● **What you have to do**
Report, as a bare number, how many lines contain the string "loose".

● **Data lines**
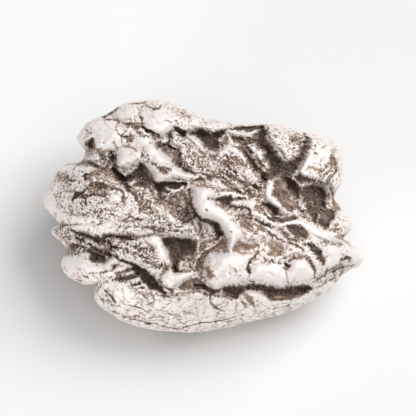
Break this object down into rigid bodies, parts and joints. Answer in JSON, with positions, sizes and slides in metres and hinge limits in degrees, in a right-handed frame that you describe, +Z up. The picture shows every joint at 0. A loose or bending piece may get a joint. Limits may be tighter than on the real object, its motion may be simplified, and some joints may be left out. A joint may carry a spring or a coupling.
{
  "type": "iron meteorite",
  "caption": "Palm-sized lump of nickel-iron with a deeply sculpted face of smooth ridges and rusty hollows, resting on a flat underside.",
  "frame": {"origin": "centre of the bounding box's base, on the surface that the lump rests on", "axes": "+X along the lump's length, +Z up from the surface it rests on, and the sculpted face looks up and leans to -Y"},
  "size_m": [0.0402, 0.0282, 0.0197],
  "materials": {
    "nickel_iron": "bare metal burnished silvery white on the raised ridges, tan to dark brown oxide in the hollows"
  },
  "bodies": {
    "root": {"iron_meteorite": "nickel_iron"}
  },
  "joints": []
}
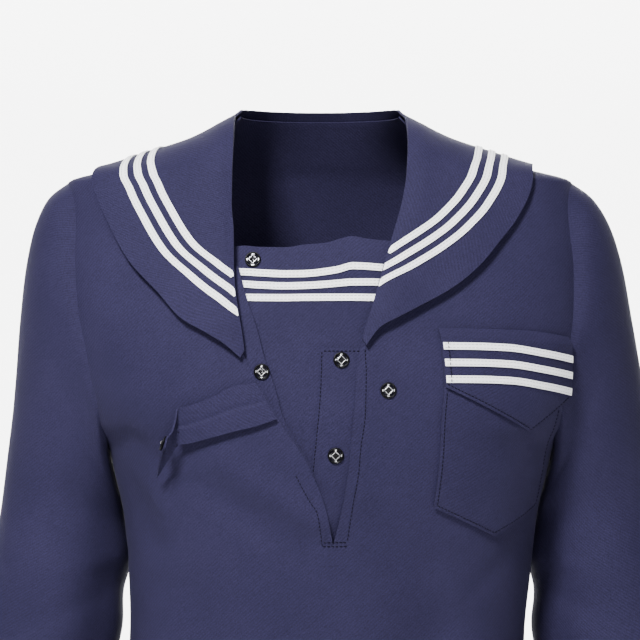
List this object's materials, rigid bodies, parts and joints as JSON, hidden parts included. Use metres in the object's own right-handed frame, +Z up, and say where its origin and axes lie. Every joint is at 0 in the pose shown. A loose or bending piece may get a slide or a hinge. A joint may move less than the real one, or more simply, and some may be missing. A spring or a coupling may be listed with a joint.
{
  "type": "sailor jumper",
  "caption": "Long-sleeved navy twill jumper with a taped square sailor collar, a studded front slit over a taped chest panel, a scarf tab and a pointed flap pocket.",
  "frame": {"origin": "midway between the two neck points at shoulder height, where the wearer's shoulders hold the jumper", "axes": "+X towards the wearer's left, front facing -Y, +Z up"},
  "size_m": [0.62, 0.2382, 0.639],
  "materials": {
    "navy_twill": "matt navy gabardine with a fine diagonal twill",
    "white_tape": "plain white woven tape",
    "black_metal": "black enamelled press studs with worn bright edges"
  },
  "bodies": {
    "root": {"front": "navy_twill", "back": "navy_twill", "sleeve_left": "navy_twill", "sleeve_right": "navy_twill", "collar": "navy_twill", "chest_panel": "navy_twill", "edge_facing": "navy_twill", "underlap": "navy_twill", "pocket": "navy_twill", "pocket_flap": "navy_twill", "scarf_tab": "navy_twill", "collar_tape_1": "white_tape", "collar_tape_2": "white_tape", "collar_tape_3": "white_tape", "chest_tape_1": "white_tape", "chest_tape_2": "white_tape", "chest_tape_3": "white_tape", "flap_tape_1": "white_tape", "flap_tape_2": "white_tape", "flap_tape_3": "white_tape", "stud_chest": "black_metal", "stud_facing": "black_metal", "stud_underlap_top": "black_metal", "stud_underlap_low": "black_metal", "stud_front": "black_metal", "stud_tab": "black_metal"}
  },
  "joints": []
}
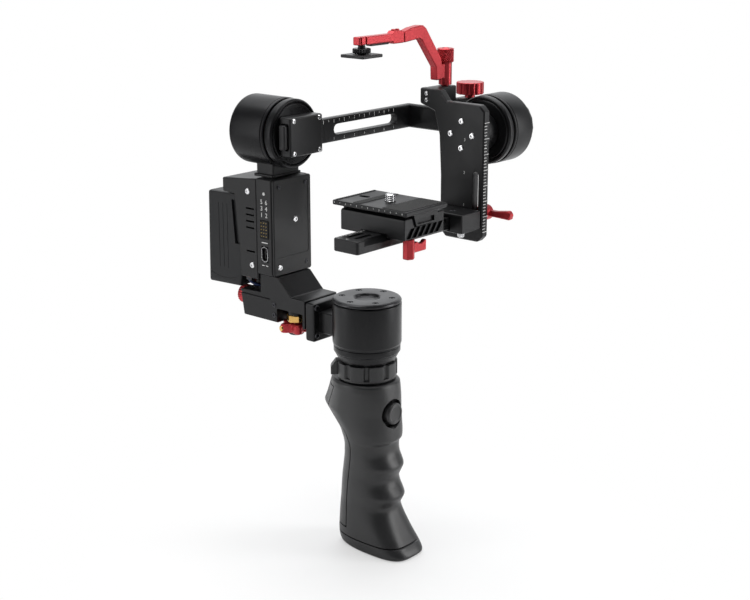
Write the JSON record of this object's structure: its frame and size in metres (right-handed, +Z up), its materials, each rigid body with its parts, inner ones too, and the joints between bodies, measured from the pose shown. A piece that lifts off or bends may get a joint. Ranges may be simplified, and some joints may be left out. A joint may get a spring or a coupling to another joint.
{
  "type": "gimbal stabilizer",
  "caption": "Hand-held three-axis camera gimbal with a pistol grip, controller box with battery, sliding balance arms, camera platform and a top hot-shoe clamp.",
  "frame": {"origin": "on the pan axis, in the plane of the grip's base", "axes": "+Z up along the pan axis, -Y the way the camera looks, +X the camera's left-hand side"},
  "size_m": [0.1676, 0.1841, 0.3316],
  "materials": {
    "black_plastic": "moulded black plastic with a fine matt grain",
    "controller_plastic": "smooth satin black plastic",
    "battery_plastic": "dark grey battery case, lightly textured",
    "black_anodised": "machined aluminium, black anodised, satin",
    "red_anodised": "machined aluminium, red anodised, bright edges",
    "brass": "plain turned brass",
    "steel": "nickel-plated steel",
    "copper": "enamelled copper windings",
    "circuit_board": "green solder mask",
    "cable_jacket": "soft dark blue cable jacket"
  },
  "bodies": {
    "grip": {"grip_shell": "black_plastic", "grip_backstrap": "black_plastic", "grip_bottom_cap": "black_plastic", "grip_core_tube": "steel", "button_switch": "circuit_board", "pan_motor_base": "black_anodised", "pan_stator": "copper", "pan_bearing": "steel"},
    "button": {"grip_button": "black_plastic"},
    "collar": {"lock_collar": "black_plastic"},
    "pan_head": {"pan_motor_housing": "black_anodised", "pan_motor_cap": "black_anodised", "pan_shaft": "steel", "pan_magnet_ring": "steel", "pan_bracket": "black_anodised", "arm_rail": "black_anodised"},
    "arm": {"arm_foot": "black_anodised", "wing_nut": "brass", "arm_cable": "cable_jacket", "controller_housing": "controller_plastic", "controller_cover": "controller_plastic", "controller_board": "circuit_board", "cover_screw_lower": "steel", "cover_screw_middle": "steel", "pin_header": "black_plastic", "data_socket": "steel", "battery_holder": "controller_plastic", "holder_screw_top": "steel", "holder_screw_bottom": "steel", "roll_motor_housing": "black_anodised", "roll_stator": "copper", "roll_bearing": "steel"},
    "wing": {"wing_knob": "red_anodised"},
    "arm_lock": {"arm_wheel": "red_anodised", "arm_lock_screw": "steel"},
    "battery": {"battery_pack": "battery_plastic"},
    "roll_head": {"roll_rotor": "black_anodised", "roll_clamp": "black_anodised"},
    "roll_frame": {"roll_arm": "black_anodised", "tilt_slide_clamp": "black_anodised"},
    "tilt_lock": {"tilt_clamp_knob": "red_anodised"},
    "tilt_mount": {"tilt_arm": "black_anodised", "tilt_motor_housing": "black_anodised", "tilt_stator": "copper"},
    "tilt_head": {"tilt_rotor": "black_anodised", "height_plate": "black_anodised", "clamp_post": "black_anodised"},
    "stage": {"height_carriage": "black_anodised", "lateral_bar": "black_anodised", "carriage_screw": "steel"},
    "stage_lever": {"height_lever": "red_anodised"},
    "base": {"release_base": "black_anodised"},
    "base_lever": {"release_lever": "red_anodised"},
    "platform": {"camera_plate": "black_anodised"},
    "platform_screw": {"camera_screw": "steel"},
    "top_clamp": {"top_bar": "red_anodised", "top_arm": "red_anodised", "shoe_foot": "black_anodised"},
    "top_clamp_lock": {"top_clamp_screw": "red_anodised"},
    "shoe_lock": {"shoe_wheel": "black_anodised"}
  },
  "joints": [
    {"name": "button_press", "type": "slide", "parent": "grip", "child": "button", "axis": [0, 1, 0], "range_m": [0, 0.0015]},
    {"name": "collar_turn", "type": "hinge", "parent": "grip", "child": "collar", "pos_m": [0, 0, 0.12], "axis": [0, 0, 1], "range_deg": [0, 60]},
    {"name": "pan", "type": "hinge", "parent": "grip", "child": "pan_head", "pos_m": [0, 0, 0.15], "axis": [0, 0, 1], "continuous": true},
    {"name": "arm_slide", "type": "slide", "parent": "pan_head", "child": "arm", "axis": [0, 1, 0], "range_m": [0, 0.012]},
    {"name": "wing_turn", "type": "hinge", "parent": "arm", "child": "wing", "pos_m": [-0.0095, 0.053, 0.139], "axis": [0, 0, 1], "range_deg": [0, 180]},
    {"name": "arm_wheel_turn", "type": "hinge", "parent": "arm", "child": "arm_lock", "pos_m": [-0.006, 0.1, 0.152], "axis": [0, 1, 0], "range_deg": [0, 180]},
    {"name": "battery_pull", "type": "slide", "parent": "arm", "child": "battery", "axis": [0, 1, 0], "range_m": [0, 0.015]},
    {"name": "roll", "type": "hinge", "parent": "arm", "child": "roll_head", "pos_m": [0, 0.06, 0.264], "axis": [0, 1, 0], "range_deg": [-30, 30], "stiffness_Nm_per_rad": 20},
    {"name": "roll_arm_slide", "type": "slide", "parent": "roll_head", "child": "roll_frame", "axis": [1, 0, 0], "range_m": [-0.006, 0.006]},
    {"name": "tilt_knob_turn", "type": "hinge", "parent": "roll_frame", "child": "tilt_lock", "pos_m": [0.117, 0.0099, 0.285], "axis": [0, 0, 1], "range_deg": [0, 180]},
    {"name": "tilt_slide", "type": "slide", "parent": "roll_frame", "child": "tilt_mount", "axis": [0, 1, 0], "range_m": [-0.012, 0.0045]},
    {"name": "tilt", "type": "hinge", "parent": "tilt_mount", "child": "tilt_head", "pos_m": [0.09, -0.022, 0.264], "axis": [1, 0, 0], "range_deg": [-45, 45], "stiffness_Nm_per_rad": 20},
    {"name": "height_slide", "type": "slide", "parent": "tilt_head", "child": "stage", "axis": [0, 0, 1], "range_m": [-0.006, 0.024]},
    {"name": "height_lever_turn", "type": "hinge", "parent": "stage", "child": "stage_lever", "pos_m": [0.076, -0.034, 0.2136], "axis": [1, 0, 0], "range_deg": [0, 60]},
    {"name": "lateral_slide", "type": "slide", "parent": "stage", "child": "base", "axis": [1, 0, 0], "range_m": [-0.02, 0.018]},
    {"name": "release_lever_turn", "type": "hinge", "parent": "base", "child": "base_lever", "pos_m": [-0.0065, -0.039, 0.206], "axis": [0, 0, 1], "range_deg": [-90, 0]},
    {"name": "plate_slide", "type": "slide", "parent": "base", "child": "platform", "axis": [0, 1, 0], "range_m": [-0.01, 0.012]},
    {"name": "camera_screw_turn", "type": "hinge", "parent": "platform", "child": "platform_screw", "pos_m": [0.0035, -0.016, 0.226], "axis": [0, 0, 1], "continuous": true},
    {"name": "top_clamp_slide", "type": "slide", "parent": "tilt_head", "child": "top_clamp", "axis": [0, 0, 1], "range_m": [0, 0.008]},
    {"name": "top_screw_turn", "type": "hinge", "parent": "top_clamp", "child": "top_clamp_lock", "pos_m": [0.086, 0.007, 0.3], "axis": [0, 0, 1], "range_deg": [0, 180]},
    {"name": "shoe_wheel_turn", "type": "hinge", "parent": "top_clamp", "child": "shoe_lock", "pos_m": [0.0035, 0.007, 0.32], "axis": [0, 0, 1], "range_deg": [0, 180]}
  ]
}
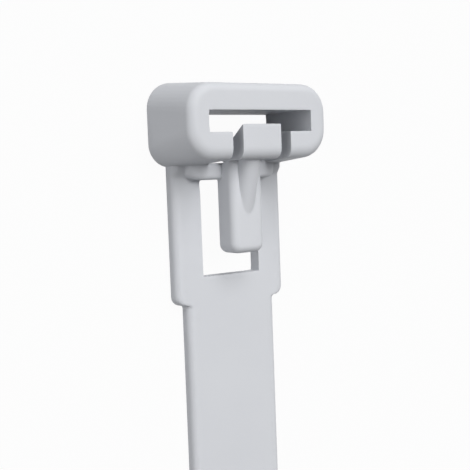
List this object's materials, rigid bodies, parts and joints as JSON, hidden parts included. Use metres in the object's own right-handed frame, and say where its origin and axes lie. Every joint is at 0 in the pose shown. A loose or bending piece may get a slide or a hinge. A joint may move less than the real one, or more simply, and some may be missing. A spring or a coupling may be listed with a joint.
{
  "type": "releasable cable tie",
  "caption": "Releasable cable tie with a slotted head, a pawl on a hinged release lever, a windowed neck and a toothed strap with a tapered tail.",
  "frame": {"origin": "on the strap's back face, at the centre of the width and halfway along the whole tie, so that the tie lies on its back on z = 0", "axes": "+Y along the strap towards the top of the head, +X across the strap, +Z from the strap's back face to the head's front face with the pawl and lever"},
  "size_m": [0.0122, 0.2, 0.0054],
  "materials": {
    "moulded_polyamide": "light grey moulded polyamide, satin"
  },
  "bodies": {
    "root": {"cable_tie": "moulded_polyamide"}
  },
  "joints": []
}
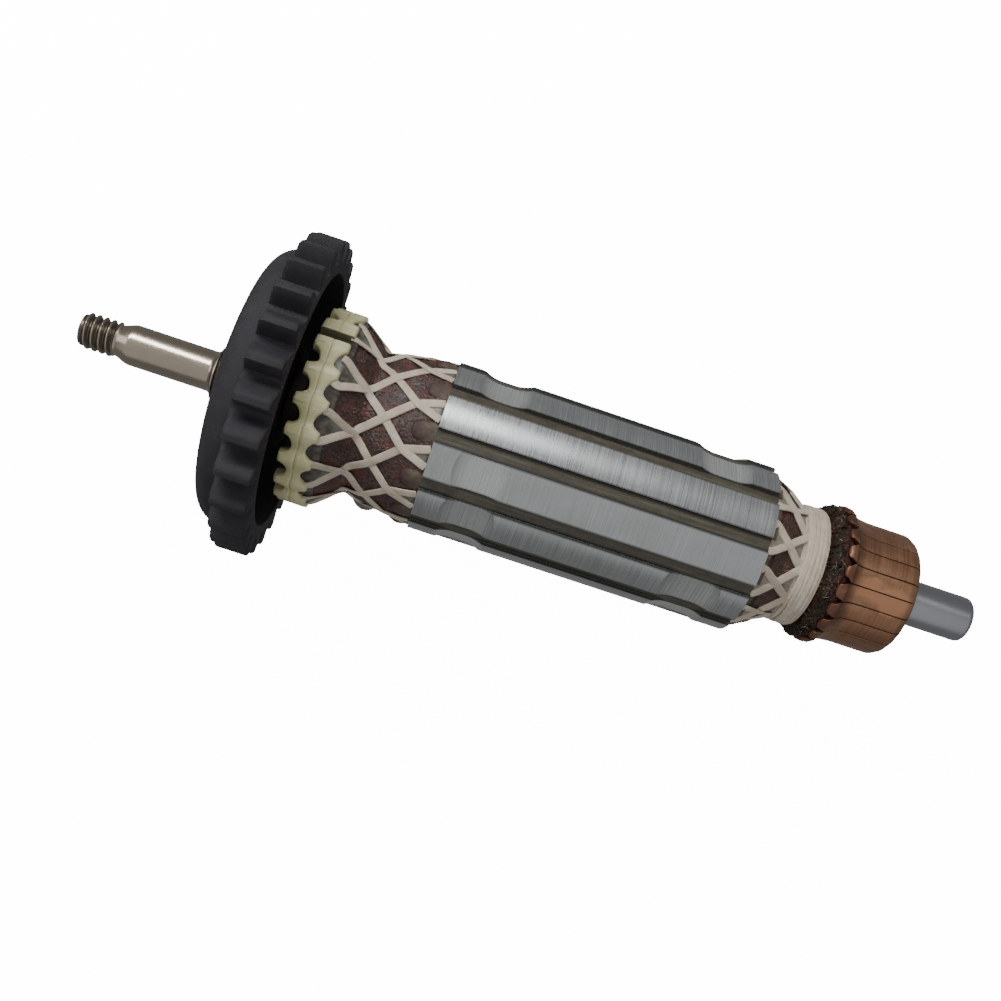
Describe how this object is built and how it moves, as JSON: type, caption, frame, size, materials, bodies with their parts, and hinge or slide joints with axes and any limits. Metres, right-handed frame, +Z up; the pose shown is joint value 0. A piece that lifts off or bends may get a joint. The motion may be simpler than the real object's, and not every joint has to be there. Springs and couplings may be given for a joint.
{
  "type": "motor armature",
  "caption": "Wound rotor of a small commutator motor: laminated core, laced winding, copper commutator, cooling fan and a threaded shaft with two bearing seats.",
  "frame": {"origin": "on the shaft axis at the shoulder that the front bearing stands against", "axes": "+X along the shaft from the threaded end to the commutator end, +Z up, and the view from above shows the side in the picture"},
  "size_m": [0.1596, 0.0556, 0.0556],
  "materials": {
    "shaft_steel": "ground and polished, faintly brown",
    "fan_plastic": "matte black moulding",
    "ring_plastic": "pale yellow cream, slightly waxy",
    "insulating_film": "grey translucent film",
    "core_steel": "ground grey electrical steel, fine turning marks",
    "fibre_board": "olive brown pressed fibre",
    "slot_film": "olive brown film, satin",
    "enamelled_copper": "dark red-brown enamelled wire under varnish",
    "cord": "cream cord, varnished",
    "bar_copper": "tan brown copper with paler worn patches",
    "moulding": "dark brown phenolic moulding",
    "sleeve_plastic": "pale insulating tube",
    "bush_steel": "plain turned steel"
  },
  "bodies": {
    "root": {"commutator_bar_01": "bar_copper", "commutator_bar_02": "bar_copper", "commutator_bar_03": "bar_copper", "commutator_bar_04": "bar_copper", "commutator_bar_05": "bar_copper", "commutator_bar_06": "bar_copper", "commutator_bar_07": "bar_copper", "commutator_bar_08": "bar_copper", "commutator_bar_09": "bar_copper", "commutator_bar_10": "bar_copper", "commutator_bar_11": "bar_copper", "commutator_bar_12": "bar_copper", "commutator_bar_13": "bar_copper", "commutator_bar_14": "bar_copper", "commutator_bar_15": "bar_copper", "commutator_bar_16": "bar_copper", "commutator_bar_17": "bar_copper", "commutator_bar_18": "bar_copper", "commutator_bar_19": "bar_copper", "commutator_bar_20": "bar_copper", "commutator_bar_21": "bar_copper", "commutator_bar_22": "bar_copper", "commutator_body": "moulding", "commutator_bush": "bush_steel", "commutator_leads": "enamelled_copper", "cooling_fan": "fan_plastic", "core_stack": "core_steel", "film_collar": "insulating_film", "front_end_plate": "fibre_board", "front_lacing": "cord", "lacing_ring": "ring_plastic", "rear_end_plate": "fibre_board", "rear_lacing": "cord", "shaft": "shaft_steel", "shaft_sleeve": "sleeve_plastic", "slot_liner_01": "slot_film", "slot_liner_02": "slot_film", "slot_liner_03": "slot_film", "slot_liner_04": "slot_film", "slot_liner_05": "slot_film", "slot_liner_06": "slot_film", "slot_liner_07": "slot_film", "slot_liner_08": "slot_film", "slot_liner_09": "slot_film", "slot_liner_10": "slot_film", "slot_liner_11": "slot_film", "slot_wedge_01": "slot_film", "slot_wedge_02": "slot_film", "slot_wedge_03": "slot_film", "slot_wedge_04": "slot_film", "slot_wedge_05": "slot_film", "slot_wedge_06": "slot_film", "slot_wedge_07": "slot_film", "slot_wedge_08": "slot_film", "slot_wedge_09": "slot_film", "slot_wedge_10": "slot_film", "slot_wedge_11": "slot_film", "winding": "enamelled_copper"}
  },
  "joints": []
}
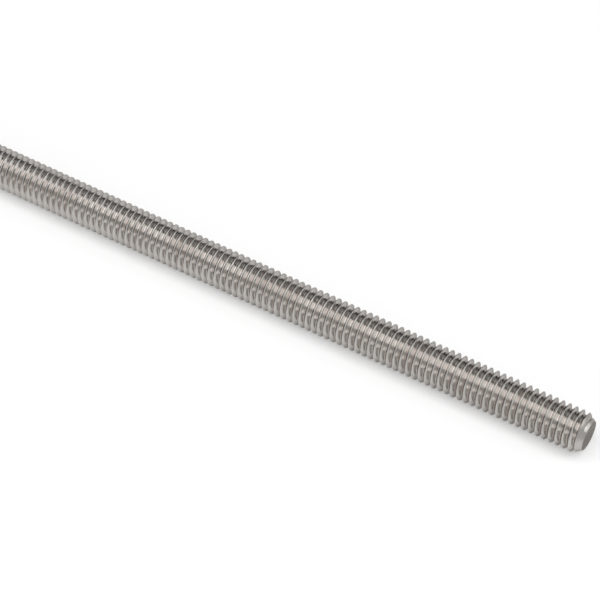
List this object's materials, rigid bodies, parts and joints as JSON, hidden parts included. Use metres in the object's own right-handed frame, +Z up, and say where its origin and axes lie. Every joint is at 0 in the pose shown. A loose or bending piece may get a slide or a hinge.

● **Answer to the task**
4